• [WHAT THE EXERCISE ASKS] Gather all lines with the word "that" in them.

• [SUPPLIED ENTRIES]
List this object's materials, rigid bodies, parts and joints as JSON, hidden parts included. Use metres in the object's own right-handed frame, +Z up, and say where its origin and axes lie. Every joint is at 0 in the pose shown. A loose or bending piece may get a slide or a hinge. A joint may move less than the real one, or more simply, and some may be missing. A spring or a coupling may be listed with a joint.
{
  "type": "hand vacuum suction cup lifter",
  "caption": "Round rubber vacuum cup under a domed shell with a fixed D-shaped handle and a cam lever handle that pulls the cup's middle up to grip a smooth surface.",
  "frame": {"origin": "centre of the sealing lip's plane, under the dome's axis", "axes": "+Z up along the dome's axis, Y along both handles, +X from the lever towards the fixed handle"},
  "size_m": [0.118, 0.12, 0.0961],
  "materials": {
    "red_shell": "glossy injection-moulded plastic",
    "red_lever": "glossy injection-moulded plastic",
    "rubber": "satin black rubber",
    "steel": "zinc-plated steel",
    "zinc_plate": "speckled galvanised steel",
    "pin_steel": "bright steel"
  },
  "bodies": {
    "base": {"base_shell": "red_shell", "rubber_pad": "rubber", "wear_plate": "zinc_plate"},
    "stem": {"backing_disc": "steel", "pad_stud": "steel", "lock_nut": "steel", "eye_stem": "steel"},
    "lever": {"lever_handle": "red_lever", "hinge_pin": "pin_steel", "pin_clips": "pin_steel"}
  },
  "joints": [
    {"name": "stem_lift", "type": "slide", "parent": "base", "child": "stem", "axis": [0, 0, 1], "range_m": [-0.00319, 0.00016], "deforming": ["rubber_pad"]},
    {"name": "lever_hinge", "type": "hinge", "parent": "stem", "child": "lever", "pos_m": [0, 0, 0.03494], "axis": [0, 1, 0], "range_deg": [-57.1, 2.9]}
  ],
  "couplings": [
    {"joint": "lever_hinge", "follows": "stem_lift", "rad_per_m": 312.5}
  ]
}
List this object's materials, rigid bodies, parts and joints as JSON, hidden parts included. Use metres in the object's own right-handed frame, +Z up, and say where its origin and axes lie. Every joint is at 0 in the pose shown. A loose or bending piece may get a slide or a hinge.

---

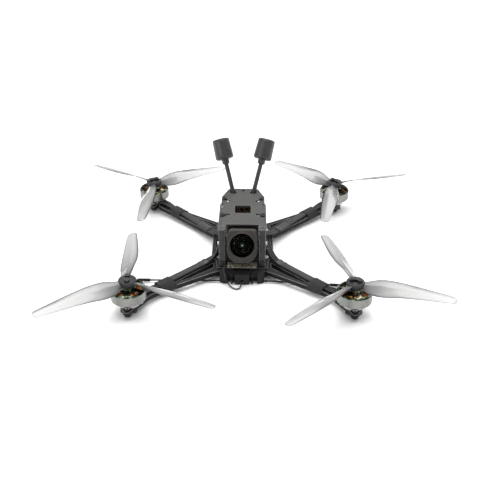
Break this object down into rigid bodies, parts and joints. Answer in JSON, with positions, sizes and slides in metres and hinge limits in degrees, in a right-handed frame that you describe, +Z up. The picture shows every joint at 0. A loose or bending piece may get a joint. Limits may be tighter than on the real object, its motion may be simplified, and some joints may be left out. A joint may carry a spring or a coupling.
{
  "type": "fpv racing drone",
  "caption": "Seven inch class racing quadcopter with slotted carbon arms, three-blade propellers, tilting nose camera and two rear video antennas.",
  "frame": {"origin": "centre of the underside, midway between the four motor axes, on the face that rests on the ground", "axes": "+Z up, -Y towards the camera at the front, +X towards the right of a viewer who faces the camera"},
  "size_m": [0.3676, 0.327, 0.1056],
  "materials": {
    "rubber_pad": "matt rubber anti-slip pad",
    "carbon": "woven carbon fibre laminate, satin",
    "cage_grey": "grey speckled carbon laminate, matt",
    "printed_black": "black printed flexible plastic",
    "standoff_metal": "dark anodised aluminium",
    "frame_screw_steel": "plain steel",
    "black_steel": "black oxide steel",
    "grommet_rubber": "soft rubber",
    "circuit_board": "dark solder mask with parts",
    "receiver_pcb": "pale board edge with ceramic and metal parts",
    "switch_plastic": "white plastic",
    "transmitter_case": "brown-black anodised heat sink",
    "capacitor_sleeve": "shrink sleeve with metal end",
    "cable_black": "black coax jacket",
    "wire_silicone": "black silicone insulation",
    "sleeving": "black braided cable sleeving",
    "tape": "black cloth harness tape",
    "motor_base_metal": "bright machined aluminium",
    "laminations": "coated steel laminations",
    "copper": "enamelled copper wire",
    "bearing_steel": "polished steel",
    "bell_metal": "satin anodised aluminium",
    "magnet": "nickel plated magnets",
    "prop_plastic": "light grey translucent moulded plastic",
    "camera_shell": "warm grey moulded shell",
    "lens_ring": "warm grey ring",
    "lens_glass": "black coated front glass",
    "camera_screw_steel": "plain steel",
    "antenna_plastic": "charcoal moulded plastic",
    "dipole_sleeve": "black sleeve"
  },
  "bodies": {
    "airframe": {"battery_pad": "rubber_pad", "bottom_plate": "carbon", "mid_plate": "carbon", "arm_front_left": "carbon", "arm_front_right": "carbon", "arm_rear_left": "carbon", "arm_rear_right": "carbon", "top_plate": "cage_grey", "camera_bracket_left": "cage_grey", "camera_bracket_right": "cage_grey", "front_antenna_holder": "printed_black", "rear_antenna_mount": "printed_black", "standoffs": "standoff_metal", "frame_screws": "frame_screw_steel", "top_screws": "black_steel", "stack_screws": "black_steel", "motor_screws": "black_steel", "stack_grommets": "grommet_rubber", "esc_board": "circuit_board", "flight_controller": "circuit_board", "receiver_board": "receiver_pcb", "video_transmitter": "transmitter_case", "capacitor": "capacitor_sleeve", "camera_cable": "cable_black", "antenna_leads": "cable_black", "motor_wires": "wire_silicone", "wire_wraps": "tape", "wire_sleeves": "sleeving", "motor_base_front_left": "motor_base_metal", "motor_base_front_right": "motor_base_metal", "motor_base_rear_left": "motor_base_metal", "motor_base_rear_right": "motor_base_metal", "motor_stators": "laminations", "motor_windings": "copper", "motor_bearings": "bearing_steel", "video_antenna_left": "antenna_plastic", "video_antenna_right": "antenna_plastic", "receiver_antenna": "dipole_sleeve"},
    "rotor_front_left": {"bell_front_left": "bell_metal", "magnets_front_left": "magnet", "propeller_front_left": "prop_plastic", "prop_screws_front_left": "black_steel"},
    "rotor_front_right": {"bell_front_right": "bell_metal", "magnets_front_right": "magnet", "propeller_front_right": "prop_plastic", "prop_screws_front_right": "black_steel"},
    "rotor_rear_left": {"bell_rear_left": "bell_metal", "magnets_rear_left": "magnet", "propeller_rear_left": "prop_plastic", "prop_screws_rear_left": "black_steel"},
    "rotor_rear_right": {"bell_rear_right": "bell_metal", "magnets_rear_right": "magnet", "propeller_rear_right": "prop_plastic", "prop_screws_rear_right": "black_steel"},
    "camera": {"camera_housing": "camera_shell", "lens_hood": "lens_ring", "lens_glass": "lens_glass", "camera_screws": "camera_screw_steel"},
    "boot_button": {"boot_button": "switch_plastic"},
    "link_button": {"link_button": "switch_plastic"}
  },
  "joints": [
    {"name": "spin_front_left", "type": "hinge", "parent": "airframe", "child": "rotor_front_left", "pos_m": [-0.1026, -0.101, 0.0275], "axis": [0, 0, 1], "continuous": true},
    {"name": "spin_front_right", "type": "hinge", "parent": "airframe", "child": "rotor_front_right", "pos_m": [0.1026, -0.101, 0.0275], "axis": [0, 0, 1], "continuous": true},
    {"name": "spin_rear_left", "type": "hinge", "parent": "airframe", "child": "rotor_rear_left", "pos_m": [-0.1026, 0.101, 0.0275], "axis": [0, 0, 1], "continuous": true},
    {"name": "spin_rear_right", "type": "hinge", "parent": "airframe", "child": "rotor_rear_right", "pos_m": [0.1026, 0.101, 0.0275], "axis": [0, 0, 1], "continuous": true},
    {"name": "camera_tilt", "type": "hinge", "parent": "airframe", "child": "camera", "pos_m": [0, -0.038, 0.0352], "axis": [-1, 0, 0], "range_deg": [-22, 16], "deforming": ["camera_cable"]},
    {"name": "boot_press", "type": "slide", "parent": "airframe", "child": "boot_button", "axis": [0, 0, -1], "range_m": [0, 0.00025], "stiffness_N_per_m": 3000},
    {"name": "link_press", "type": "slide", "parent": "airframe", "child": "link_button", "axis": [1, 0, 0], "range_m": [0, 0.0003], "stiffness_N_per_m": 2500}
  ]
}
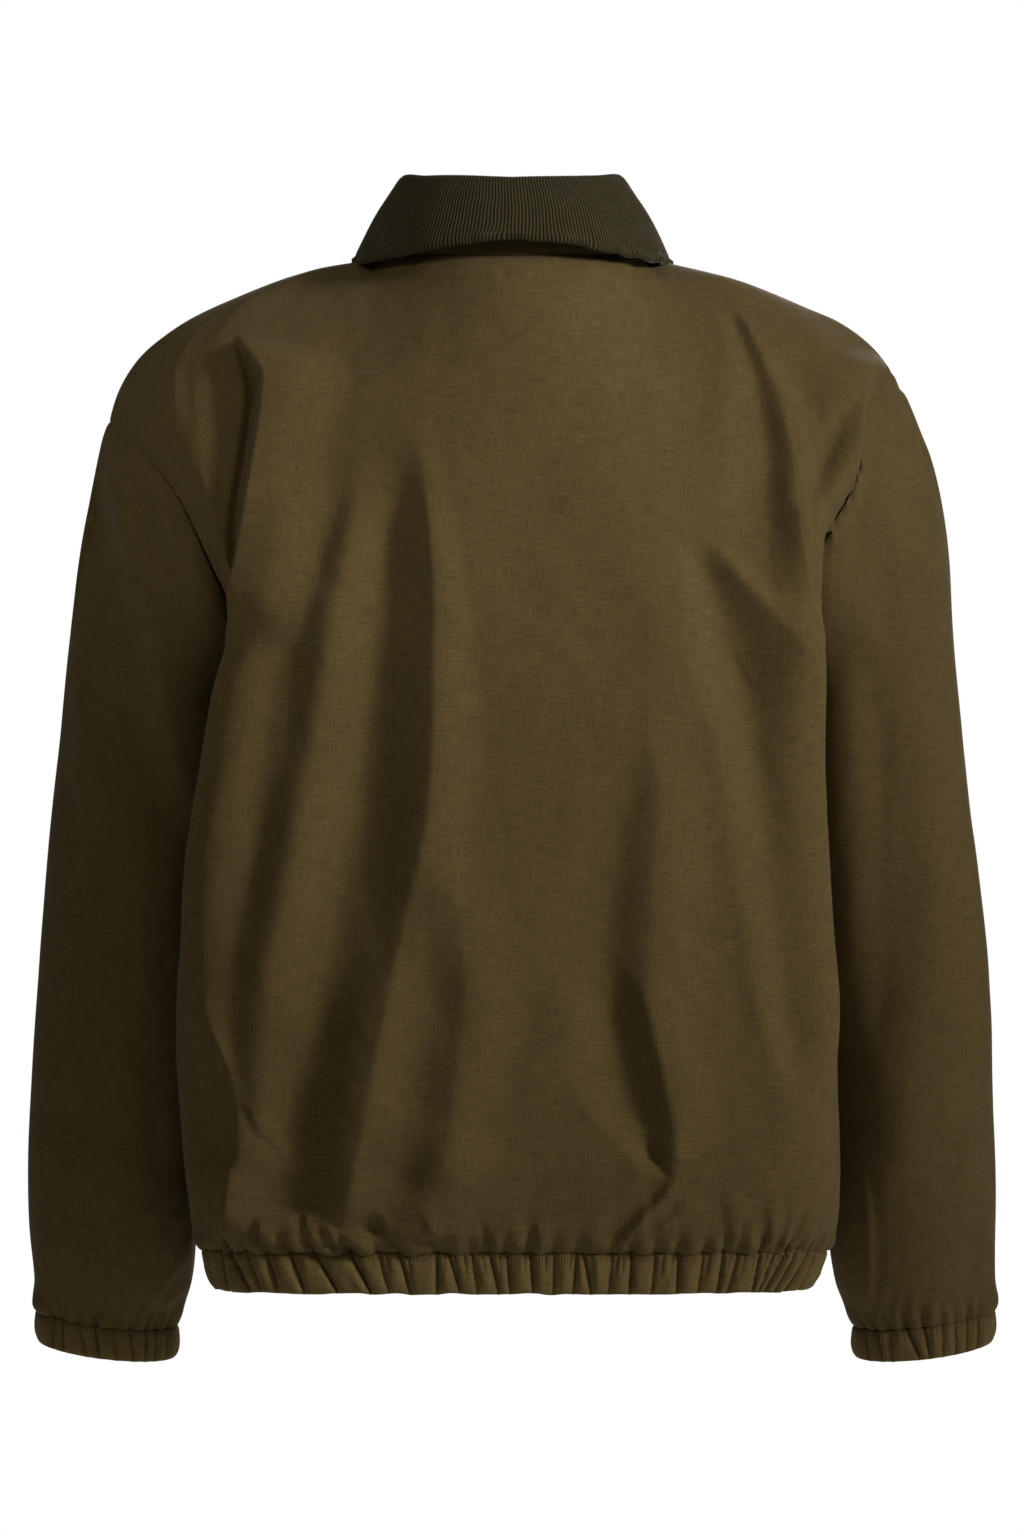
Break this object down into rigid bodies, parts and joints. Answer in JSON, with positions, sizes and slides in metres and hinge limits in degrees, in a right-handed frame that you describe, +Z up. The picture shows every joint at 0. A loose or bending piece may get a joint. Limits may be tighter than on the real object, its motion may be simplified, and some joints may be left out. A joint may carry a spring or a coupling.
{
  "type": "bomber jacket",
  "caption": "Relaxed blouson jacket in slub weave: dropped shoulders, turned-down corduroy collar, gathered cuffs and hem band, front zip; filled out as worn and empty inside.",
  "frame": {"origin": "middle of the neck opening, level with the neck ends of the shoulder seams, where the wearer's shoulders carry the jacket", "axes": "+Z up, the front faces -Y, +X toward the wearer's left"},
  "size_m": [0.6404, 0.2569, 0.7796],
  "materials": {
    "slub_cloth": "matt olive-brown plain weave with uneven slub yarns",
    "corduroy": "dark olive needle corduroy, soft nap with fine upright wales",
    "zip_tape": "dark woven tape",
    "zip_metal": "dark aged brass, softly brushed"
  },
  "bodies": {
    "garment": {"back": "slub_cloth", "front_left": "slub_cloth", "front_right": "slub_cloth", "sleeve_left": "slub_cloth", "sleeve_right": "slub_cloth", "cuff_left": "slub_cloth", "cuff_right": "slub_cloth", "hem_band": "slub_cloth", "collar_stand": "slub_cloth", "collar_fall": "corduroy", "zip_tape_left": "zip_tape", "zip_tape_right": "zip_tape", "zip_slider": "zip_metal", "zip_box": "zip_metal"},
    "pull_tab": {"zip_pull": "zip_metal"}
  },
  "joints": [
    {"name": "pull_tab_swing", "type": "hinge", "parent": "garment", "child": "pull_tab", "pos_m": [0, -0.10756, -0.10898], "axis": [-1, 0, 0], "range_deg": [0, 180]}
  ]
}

==

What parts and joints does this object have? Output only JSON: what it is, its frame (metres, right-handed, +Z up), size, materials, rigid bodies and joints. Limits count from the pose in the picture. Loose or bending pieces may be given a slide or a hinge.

• [RESULT]
  "caption": "Round rubber vacuum cup under a domed shell with a fixed D-shaped handle and a cam lever handle that pulls the cup's middle up to grip a smooth surface.",
Break this object down into rigid bodies, parts and joints. Answer in JSON, with positions, sizes and slides in metres and hinge limits in degrees, in a right-handed frame that you describe, +Z up. The picture shows every joint at 0. A loose or bending piece may get a joint. Limits may be tighter than on the real object, its motion may be simplified, and some joints may be left out. A joint may carry a spring or a coupling.
  "frame": {"origin": "centre of the underside, midway between the four motor axes, on the face that rests on the ground", "axes": "+Z up, -Y towards the camera at the front, +X towards the right of a viewer who faces the camera"},
Break this object down into rigid bodies, parts and joints. Answer in JSON, with positions, sizes and slides in metres and hinge limits in degrees, in a right-handed frame that you describe, +Z up. The picture shows every joint at 0. A loose or bending piece may get a joint. Limits may be tighter than on the real object, its motion may be simplified, and some joints may be left out. A joint may carry a spring or a coupling.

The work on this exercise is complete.